If I'm honest though, it wasn't either of these iconic roles that intimidated me most. As a child in the 1980s I was a huge fan of the Christopher Reeves' Superman films, and it was Robert's role as the villainous Ross Webster in Superman III that has stuck with me most. In fact, it took some time for me to mentally align the sweet but dryly witty old gent in my rehearsal room with the debonair but maniacal businessman of that film.

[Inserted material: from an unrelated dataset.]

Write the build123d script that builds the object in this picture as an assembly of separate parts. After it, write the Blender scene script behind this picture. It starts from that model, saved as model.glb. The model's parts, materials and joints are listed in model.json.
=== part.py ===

Yet despite his age, and the mountain of experience that came with it, he was as easy going as they come throughout the rehearsal process. You can tell when an actor really knows how to pace themselves through both rehearsal and performance. And whilst it took him a little longer to learn the lines than some of the more youthful members of the company, he had a gentle and focused presence in the room. It was remarkable to watch how he came alive in front of an audience. I didn't really understand what "star quality" was until I saw how people reacted to his presence on stage. He had by no means the most lines in the play, but people would really hang off every word. His was a charisma that drew goodwill from everyone before him – the twinkle in his eye was dazzling.

His was a charisma that drew goodwill from everyone before him

He was a laconic man by nature – and modest to a fault. But occasionally, when prompted, he would come out with remarkable nuggets and anecdotes that connected you to a whole other world. He once mentioned, in passing, that his office at MGM had been directly above Elvis's. ("A nice man, always called me Mr Vaughn" he told me in his gravelled American drawl).

It was particularly poignant for me to hear of his passing on the day that the US elected a demagogue as its next president. Not only does Twelve Angry Men serve as a stark warning against that very bigotry and ignorance which Trump embodies, but Robert himself was a staunch democrat and liberal. He was one of the first well-known actors to oppose the Vietnam war, and he even wrote a book, Only Victims, which was a defence of the First Amendment in the face of the communist witch hunt and blacklisting of 1950s Hollywood.

I will miss Robert, and I will always feel deeply honoured to have worked with him. He was an inspiration both artistically and politically and we can only hope that his principles survive long in to the future. I am sure he would be the first to say that, right now, they need defending with as much energy and ferocity as we can muster.